-- Begin DATASET EXTRACT --
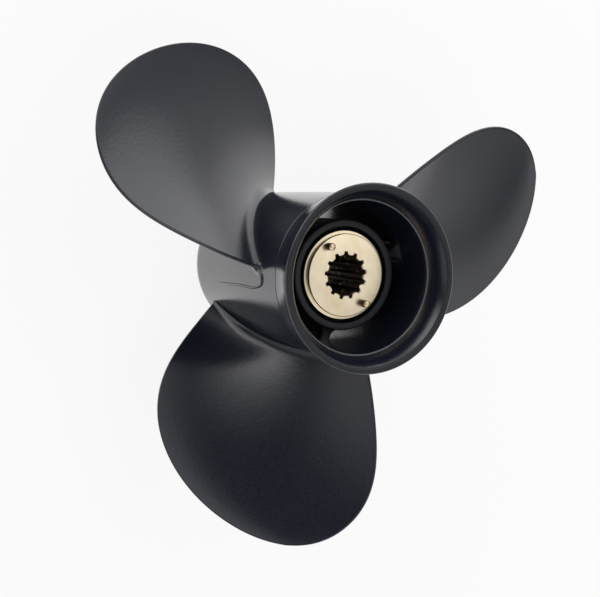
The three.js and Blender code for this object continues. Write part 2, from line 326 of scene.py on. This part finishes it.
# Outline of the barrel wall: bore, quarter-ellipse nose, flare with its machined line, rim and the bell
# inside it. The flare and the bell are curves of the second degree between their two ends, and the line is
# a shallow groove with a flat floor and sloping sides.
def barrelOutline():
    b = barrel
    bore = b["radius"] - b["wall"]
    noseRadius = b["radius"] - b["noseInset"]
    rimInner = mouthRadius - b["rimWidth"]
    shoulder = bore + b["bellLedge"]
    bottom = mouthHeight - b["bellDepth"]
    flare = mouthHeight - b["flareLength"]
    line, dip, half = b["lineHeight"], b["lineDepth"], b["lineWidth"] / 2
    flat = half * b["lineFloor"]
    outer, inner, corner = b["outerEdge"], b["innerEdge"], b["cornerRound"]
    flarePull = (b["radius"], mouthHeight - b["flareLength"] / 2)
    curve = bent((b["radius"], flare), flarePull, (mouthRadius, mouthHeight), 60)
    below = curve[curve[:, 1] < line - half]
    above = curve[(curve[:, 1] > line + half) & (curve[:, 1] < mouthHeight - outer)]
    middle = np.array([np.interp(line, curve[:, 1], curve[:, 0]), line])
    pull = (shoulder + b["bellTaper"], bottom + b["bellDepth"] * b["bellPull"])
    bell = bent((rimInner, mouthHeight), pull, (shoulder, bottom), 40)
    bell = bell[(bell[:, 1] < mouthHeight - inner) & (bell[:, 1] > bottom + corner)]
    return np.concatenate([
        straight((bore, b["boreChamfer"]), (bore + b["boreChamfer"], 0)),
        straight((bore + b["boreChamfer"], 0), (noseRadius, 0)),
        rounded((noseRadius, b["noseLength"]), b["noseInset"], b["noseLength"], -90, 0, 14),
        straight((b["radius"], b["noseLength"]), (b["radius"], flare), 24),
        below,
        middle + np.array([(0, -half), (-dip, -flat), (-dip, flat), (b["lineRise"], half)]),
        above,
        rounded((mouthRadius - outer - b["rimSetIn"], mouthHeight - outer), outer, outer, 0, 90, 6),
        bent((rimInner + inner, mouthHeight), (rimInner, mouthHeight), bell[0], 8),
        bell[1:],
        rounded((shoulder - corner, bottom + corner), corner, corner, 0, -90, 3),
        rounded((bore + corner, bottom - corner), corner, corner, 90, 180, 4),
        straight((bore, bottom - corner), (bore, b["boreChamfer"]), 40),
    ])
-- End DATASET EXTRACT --
-- Begin DATASET EXTRACT --
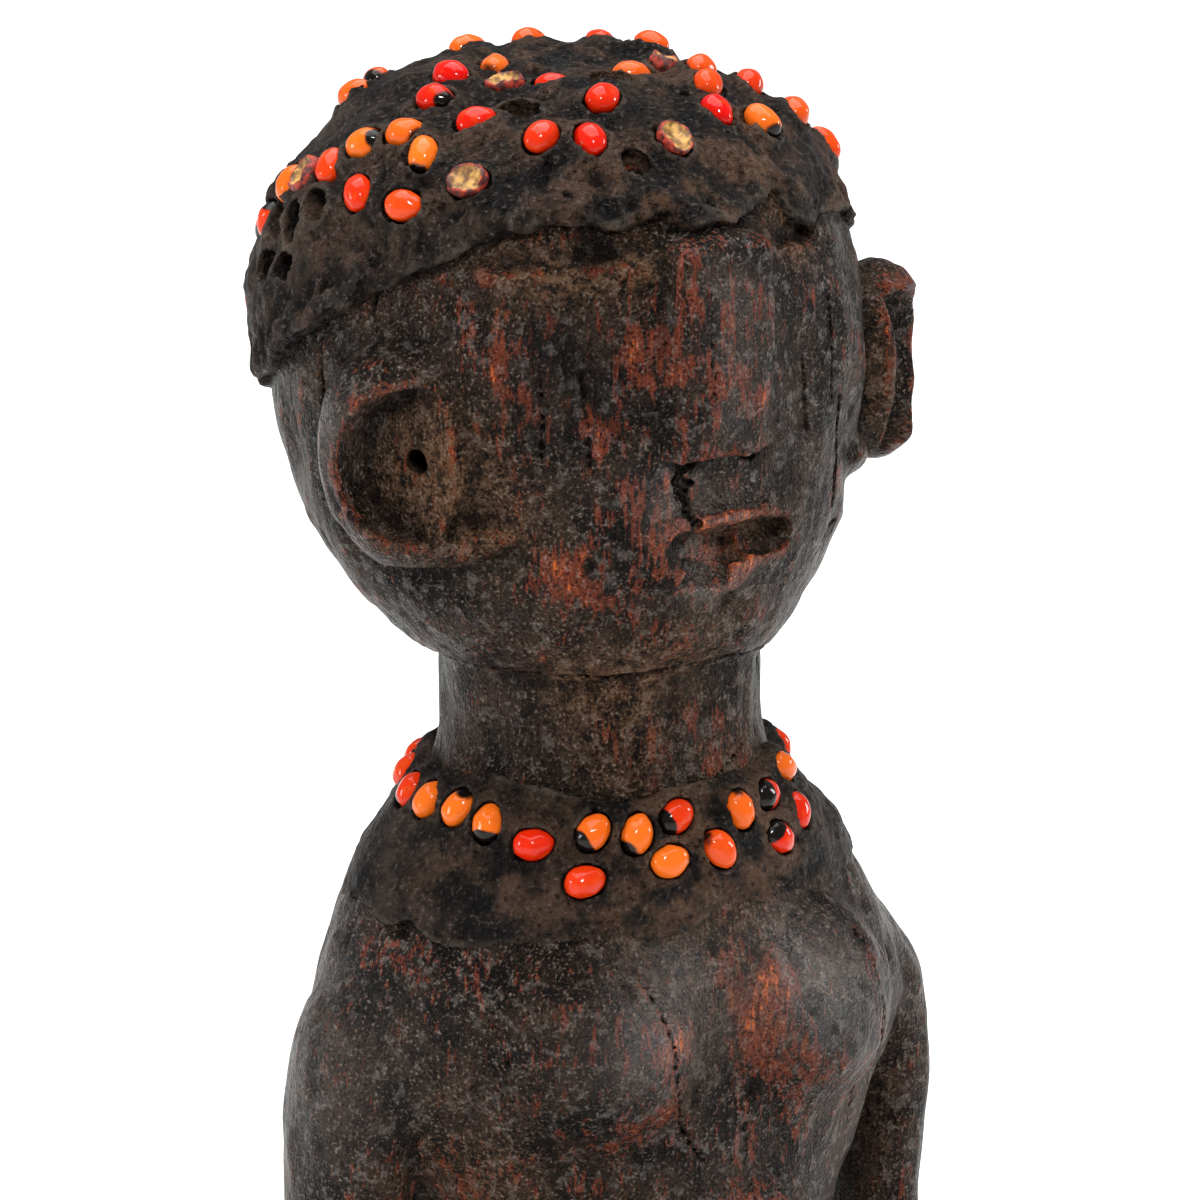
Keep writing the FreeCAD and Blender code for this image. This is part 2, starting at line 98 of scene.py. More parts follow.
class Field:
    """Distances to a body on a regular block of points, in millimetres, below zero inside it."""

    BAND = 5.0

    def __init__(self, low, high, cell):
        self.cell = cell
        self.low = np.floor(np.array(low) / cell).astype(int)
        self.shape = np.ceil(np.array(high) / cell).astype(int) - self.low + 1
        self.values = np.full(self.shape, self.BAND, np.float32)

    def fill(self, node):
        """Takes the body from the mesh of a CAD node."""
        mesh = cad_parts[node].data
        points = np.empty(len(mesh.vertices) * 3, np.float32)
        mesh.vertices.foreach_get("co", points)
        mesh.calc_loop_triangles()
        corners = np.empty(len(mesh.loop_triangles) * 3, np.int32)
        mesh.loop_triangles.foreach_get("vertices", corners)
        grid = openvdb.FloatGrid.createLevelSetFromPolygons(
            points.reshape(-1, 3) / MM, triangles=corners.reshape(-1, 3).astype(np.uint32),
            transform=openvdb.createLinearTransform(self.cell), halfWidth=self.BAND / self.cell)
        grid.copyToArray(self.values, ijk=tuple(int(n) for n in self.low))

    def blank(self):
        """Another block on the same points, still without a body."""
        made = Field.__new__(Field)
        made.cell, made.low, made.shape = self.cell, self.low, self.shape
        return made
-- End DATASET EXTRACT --
### WHAT YOU HAVE TO DO
From the records above, pull out every line containing the word "This".

### WRITTEN SOLUTION
The three.js and Blender code for this object continues. Write part 2, from line 326 of scene.py on. This part finishes it.
Keep writing the FreeCAD and Blender code for this image. This is part 2, starting at line 98 of scene.py. More parts follow.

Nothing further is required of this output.